__Problem statement__: From the listing that follows, extract every line and set it down unaltered.
--- Start of Provided material ---
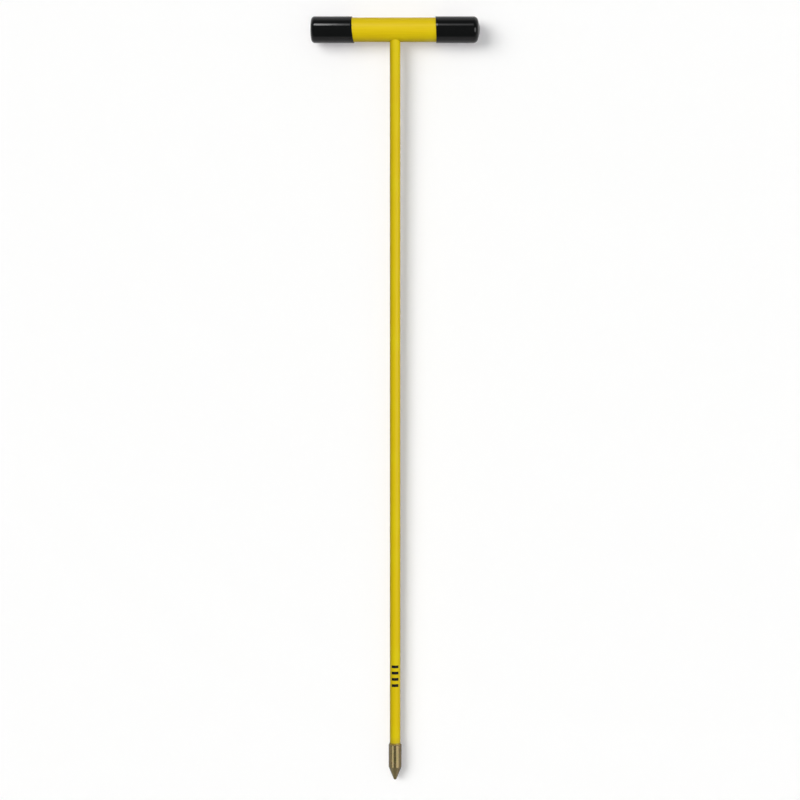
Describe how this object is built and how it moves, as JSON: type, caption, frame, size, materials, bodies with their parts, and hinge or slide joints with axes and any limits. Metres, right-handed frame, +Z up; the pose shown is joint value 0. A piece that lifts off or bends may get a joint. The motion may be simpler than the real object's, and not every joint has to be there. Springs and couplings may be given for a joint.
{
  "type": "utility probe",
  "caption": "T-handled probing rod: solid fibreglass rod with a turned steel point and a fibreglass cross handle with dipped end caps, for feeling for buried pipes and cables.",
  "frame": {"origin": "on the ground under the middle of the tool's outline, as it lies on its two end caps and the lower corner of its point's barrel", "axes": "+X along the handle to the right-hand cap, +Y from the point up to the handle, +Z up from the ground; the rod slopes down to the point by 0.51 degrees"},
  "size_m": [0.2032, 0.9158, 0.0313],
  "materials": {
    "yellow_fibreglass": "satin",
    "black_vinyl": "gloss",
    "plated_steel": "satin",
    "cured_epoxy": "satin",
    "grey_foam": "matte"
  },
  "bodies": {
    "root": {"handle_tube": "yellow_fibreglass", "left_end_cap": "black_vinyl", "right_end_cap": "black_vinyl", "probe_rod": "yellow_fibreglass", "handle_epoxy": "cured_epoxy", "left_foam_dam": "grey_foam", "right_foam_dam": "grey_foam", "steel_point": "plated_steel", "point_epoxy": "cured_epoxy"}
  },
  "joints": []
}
--- End of Provided material ---
__Solved exercise__:
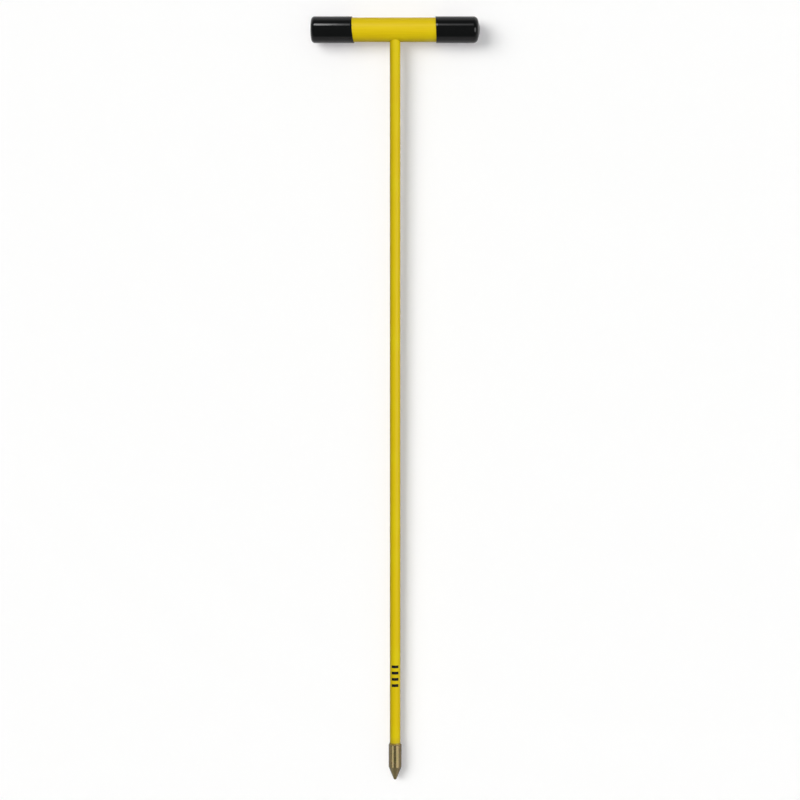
Describe how this object is built and how it moves, as JSON: type, caption, frame, size, materials, bodies with their parts, and hinge or slide joints with axes and any limits. Metres, right-handed frame, +Z up; the pose shown is joint value 0. A piece that lifts off or bends may get a joint. The motion may be simpler than the real object's, and not every joint has to be there. Springs and couplings may be given for a joint.
{
  "type": "utility probe",
  "caption": "T-handled probing rod: solid fibreglass rod with a turned steel point and a fibreglass cross handle with dipped end caps, for feeling for buried pipes and cables.",
  "frame": {"origin": "on the ground under the middle of the tool's outline, as it lies on its two end caps and the lower corner of its point's barrel", "axes": "+X along the handle to the right-hand cap, +Y from the point up to the handle, +Z up from the ground; the rod slopes down to the point by 0.51 degrees"},
  "size_m": [0.2032, 0.9158, 0.0313],
  "materials": {
    "yellow_fibreglass": "satin",
    "black_vinyl": "gloss",
    "plated_steel": "satin",
    "cured_epoxy": "satin",
    "grey_foam": "matte"
  },
  "bodies": {
    "root": {"handle_tube": "yellow_fibreglass", "left_end_cap": "black_vinyl", "right_end_cap": "black_vinyl", "probe_rod": "yellow_fibreglass", "handle_epoxy": "cured_epoxy", "left_foam_dam": "grey_foam", "right_foam_dam": "grey_foam", "steel_point": "plated_steel", "point_epoxy": "cured_epoxy"}
  },
  "joints": []
}